- Task to complete: Set down, exactly as they appear, the lines from the line holding "Keep writing the" through the line holding "return Compound(children=blades)", inclusive; output nothing outside that range.

[Records with modeling code]
-- begin --
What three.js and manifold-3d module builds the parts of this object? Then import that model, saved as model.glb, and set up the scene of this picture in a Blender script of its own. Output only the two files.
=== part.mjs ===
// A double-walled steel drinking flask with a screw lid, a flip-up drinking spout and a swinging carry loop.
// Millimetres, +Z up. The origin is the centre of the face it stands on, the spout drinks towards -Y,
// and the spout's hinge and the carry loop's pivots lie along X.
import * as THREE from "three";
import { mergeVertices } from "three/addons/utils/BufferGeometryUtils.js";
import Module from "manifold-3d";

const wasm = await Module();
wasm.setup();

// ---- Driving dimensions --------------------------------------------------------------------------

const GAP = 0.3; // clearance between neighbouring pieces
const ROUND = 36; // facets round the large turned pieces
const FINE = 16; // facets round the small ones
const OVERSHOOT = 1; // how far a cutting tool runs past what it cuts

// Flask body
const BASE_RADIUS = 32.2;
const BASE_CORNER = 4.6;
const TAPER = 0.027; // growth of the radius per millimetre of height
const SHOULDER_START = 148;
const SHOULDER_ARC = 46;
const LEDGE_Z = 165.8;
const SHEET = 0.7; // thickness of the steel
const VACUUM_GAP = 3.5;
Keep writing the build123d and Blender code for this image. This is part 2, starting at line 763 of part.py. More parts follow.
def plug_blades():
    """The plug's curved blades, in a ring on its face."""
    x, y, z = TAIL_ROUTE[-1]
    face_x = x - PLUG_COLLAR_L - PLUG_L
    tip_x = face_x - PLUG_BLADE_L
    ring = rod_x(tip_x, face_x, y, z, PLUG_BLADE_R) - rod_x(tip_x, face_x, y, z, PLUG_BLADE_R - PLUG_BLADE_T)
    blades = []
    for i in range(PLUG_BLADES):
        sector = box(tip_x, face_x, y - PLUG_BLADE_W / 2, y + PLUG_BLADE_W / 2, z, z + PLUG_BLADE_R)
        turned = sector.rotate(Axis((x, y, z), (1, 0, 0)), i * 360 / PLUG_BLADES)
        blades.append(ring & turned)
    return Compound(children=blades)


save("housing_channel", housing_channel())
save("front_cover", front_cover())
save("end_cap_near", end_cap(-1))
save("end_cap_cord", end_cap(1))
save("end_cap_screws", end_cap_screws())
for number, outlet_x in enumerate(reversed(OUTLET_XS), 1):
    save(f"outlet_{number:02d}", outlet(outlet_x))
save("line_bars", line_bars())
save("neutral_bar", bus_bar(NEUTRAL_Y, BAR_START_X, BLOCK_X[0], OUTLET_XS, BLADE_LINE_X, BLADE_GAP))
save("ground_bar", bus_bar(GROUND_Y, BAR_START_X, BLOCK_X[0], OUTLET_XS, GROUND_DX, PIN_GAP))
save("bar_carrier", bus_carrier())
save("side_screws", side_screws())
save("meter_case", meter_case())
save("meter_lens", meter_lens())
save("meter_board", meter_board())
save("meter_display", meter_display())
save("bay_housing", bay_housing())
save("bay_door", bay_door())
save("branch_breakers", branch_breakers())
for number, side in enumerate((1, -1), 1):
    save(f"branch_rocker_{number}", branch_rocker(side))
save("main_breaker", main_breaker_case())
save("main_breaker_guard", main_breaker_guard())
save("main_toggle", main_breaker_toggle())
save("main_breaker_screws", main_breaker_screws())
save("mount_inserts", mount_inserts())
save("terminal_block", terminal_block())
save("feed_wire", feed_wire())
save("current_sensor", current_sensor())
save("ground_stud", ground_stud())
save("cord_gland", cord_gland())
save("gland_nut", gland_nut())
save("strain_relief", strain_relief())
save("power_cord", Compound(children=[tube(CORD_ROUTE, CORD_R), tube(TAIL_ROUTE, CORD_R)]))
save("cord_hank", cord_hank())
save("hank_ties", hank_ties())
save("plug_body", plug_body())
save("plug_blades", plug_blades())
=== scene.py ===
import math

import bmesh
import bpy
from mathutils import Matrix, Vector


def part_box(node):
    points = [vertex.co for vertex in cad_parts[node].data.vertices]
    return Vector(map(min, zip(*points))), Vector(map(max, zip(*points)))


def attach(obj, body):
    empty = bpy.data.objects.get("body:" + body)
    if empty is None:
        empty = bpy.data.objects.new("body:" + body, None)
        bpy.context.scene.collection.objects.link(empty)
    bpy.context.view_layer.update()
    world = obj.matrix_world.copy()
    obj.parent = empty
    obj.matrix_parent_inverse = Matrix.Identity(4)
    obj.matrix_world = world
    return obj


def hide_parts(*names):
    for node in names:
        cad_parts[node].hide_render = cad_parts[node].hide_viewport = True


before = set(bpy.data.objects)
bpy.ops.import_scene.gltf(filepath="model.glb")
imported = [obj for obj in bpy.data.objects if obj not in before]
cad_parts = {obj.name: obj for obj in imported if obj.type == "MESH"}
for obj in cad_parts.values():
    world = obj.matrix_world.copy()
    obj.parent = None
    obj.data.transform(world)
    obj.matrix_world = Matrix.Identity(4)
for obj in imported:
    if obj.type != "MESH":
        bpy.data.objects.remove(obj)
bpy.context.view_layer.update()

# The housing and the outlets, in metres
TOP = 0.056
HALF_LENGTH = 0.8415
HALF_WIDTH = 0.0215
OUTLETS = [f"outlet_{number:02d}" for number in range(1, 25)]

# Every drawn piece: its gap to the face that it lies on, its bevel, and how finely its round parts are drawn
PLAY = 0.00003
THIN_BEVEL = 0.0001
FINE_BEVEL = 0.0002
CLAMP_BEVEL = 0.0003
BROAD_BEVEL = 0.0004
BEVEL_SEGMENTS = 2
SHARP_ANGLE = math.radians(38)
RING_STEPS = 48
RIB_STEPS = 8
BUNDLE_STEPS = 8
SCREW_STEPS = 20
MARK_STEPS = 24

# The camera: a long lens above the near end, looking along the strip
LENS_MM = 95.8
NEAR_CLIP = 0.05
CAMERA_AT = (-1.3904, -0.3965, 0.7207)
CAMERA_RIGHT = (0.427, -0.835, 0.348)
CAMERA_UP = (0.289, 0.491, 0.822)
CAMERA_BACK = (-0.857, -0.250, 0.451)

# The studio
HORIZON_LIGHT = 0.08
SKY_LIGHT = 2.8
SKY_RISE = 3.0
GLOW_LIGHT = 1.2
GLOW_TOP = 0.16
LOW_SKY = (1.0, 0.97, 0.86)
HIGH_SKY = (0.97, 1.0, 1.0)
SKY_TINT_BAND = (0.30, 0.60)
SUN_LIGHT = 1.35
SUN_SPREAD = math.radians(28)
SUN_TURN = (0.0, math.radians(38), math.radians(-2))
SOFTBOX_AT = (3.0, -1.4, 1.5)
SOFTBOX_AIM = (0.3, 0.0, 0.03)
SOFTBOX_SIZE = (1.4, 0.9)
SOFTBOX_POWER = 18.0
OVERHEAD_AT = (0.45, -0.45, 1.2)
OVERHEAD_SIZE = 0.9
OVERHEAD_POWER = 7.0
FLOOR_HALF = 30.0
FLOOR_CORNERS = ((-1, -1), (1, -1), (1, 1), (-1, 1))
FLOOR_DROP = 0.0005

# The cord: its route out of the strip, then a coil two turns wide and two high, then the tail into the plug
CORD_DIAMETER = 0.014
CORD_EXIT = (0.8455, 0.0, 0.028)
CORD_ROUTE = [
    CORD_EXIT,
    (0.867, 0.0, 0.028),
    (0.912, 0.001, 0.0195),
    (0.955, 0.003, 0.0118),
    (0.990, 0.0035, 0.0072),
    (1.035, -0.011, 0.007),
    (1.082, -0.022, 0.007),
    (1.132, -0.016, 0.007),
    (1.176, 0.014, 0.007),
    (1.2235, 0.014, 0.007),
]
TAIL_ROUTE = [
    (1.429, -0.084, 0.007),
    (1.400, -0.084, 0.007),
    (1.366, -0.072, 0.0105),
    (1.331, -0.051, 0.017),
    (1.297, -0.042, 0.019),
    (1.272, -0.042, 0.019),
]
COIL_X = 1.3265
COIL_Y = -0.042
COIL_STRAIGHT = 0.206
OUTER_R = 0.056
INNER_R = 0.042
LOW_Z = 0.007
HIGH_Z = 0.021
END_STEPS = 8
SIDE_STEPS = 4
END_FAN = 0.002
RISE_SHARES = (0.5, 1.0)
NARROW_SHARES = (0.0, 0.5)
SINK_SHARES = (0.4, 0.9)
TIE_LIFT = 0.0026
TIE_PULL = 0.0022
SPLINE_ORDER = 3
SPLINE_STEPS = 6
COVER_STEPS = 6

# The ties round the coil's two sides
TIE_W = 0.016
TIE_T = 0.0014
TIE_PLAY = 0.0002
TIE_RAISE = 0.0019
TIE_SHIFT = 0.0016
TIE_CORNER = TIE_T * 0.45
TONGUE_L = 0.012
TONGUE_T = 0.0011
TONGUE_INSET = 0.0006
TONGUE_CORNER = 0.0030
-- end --
- Written answer:
Keep writing the build123d and Blender code for this image. This is part 2, starting at line 763 of part.py. More parts follow.
def plug_blades():
    """The plug's curved blades, in a ring on its face."""
    x, y, z = TAIL_ROUTE[-1]
    face_x = x - PLUG_COLLAR_L - PLUG_L
    tip_x = face_x - PLUG_BLADE_L
    ring = rod_x(tip_x, face_x, y, z, PLUG_BLADE_R) - rod_x(tip_x, face_x, y, z, PLUG_BLADE_R - PLUG_BLADE_T)
    blades = []
    for i in range(PLUG_BLADES):
        sector = box(tip_x, face_x, y - PLUG_BLADE_W / 2, y + PLUG_BLADE_W / 2, z, z + PLUG_BLADE_R)
        turned = sector.rotate(Axis((x, y, z), (1, 0, 0)), i * 360 / PLUG_BLADES)
        blades.append(ring & turned)
    return Compound(children=blades)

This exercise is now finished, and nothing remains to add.